Gold, accounting for 80% of India’s imports from Switzerland, is a critical factor. If the trade agreement does not include gold, it may not meet the WTO Article XXIV condition for FTAs to have duty cuts on substantial trade.

India must tread cautiously, GTRI warned, adding that FTA in its current format will not help India’s exports and will result in higher imports and a wider trade deficit.

“EFTA countries’ request for ‘TRIPS Plus’ (high-level protection norms demanded by developed countries) protection for strengthening protections of Intellectual Property Rights (IPRs), especially patents and copyrights in India will conflict with India’s domestic regulations,” GTRI said.

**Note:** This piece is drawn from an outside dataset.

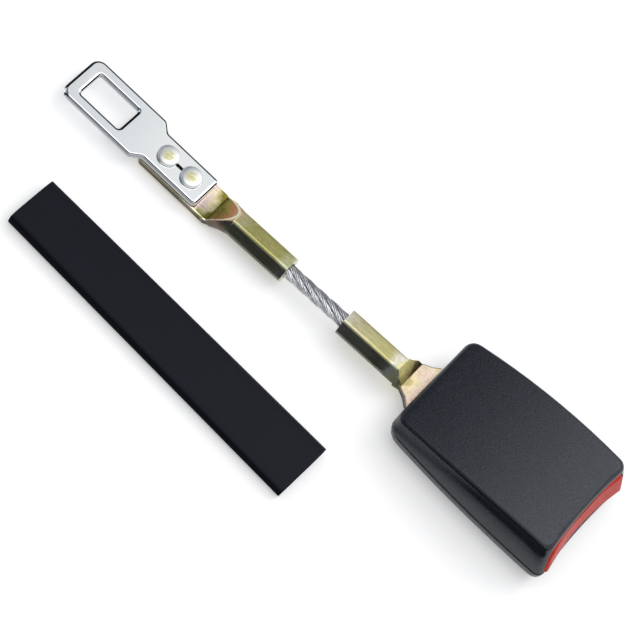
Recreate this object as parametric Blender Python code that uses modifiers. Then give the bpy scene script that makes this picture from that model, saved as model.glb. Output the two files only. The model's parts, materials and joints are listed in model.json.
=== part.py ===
"""Seat belt extender: chromed tongue, short wire rope in two pressed tube terminals and a push button buckle.

Run with: blender --background --python part.py
The origin is the middle of the buckle's flat underside, +X points out of the buckle's mouth, +Z is up.
"""
import math

import bmesh
import bpy
from mathutils import Matrix, Vector

MM = 0.001

# Clearances
TOUCH_GAP = 0.25 * MM  # between stacked plates and their rivets
RUN_GAP = 0.4 * MM  # between pieces that move past each other
BORE_GAP = 0.2 * MM  # round a pin or rivet in its hole, on the radius

# Buckle mouldings
BUCKLE_LENGTH = 71.5 * MM
REAR_HALF_WIDTH = 24.4 * MM
FRONT_HALF_WIDTH = 26.3 * MM
SIDE_BULGE = 1.4 * MM
REAR_HEIGHT = 18.5 * MM
FRONT_HEIGHT = 26.1 * MM
CROWN = 2.1 * MM
PARTING_HEIGHT = 11.0 * MM
PARTING_GAP = 0.5 * MM
WALL = 2.2 * MM
REAR_CORNER_RADIUS = 4.2 * MM
FRONT_CORNER_RADIUS = 3.2 * MM
LOWER_CORNER_RADIUS = 6.5 * MM  # rear corners of the lower moulding, in plan
LEAST_CORNER_RADIUS = 1.2 * MM
FRONT_LEAN = 0.29  # forward reach of the front face for each unit of drop
FRONT_SAG = 1.1 * MM
TOP_EDGE_RADIUS = 1.8 * MM
SHOULDER_DROP = 5.6 * MM  # height of the steep band under the top face
SHOULDER_INSET = 1.0 * MM
FLANK_REAR_INSET = 0.6 * MM
FLANK_FRONT_INSET = 1.3 * MM
UNDERSIDE_INSET = 6.5 * MM
UNDERSIDE_END_INSET = 3.0 * MM
RIM_HEIGHT = 1.2 * MM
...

EFTA’s trade team was in Delhi recently to finalize the trade and economic partnership agreement with India, amidst challenges for a balanced outcome.

“The ongoing negotiations for the FTA between India and the European Free Trade Association (EFTA) present a challenging landscape for India. The significant trade deficit, coupled with Switzerland’s policy of zero tariffs on industrial goods, places India in a difficult position,” said GTRI founder and head Ajay Srivastava.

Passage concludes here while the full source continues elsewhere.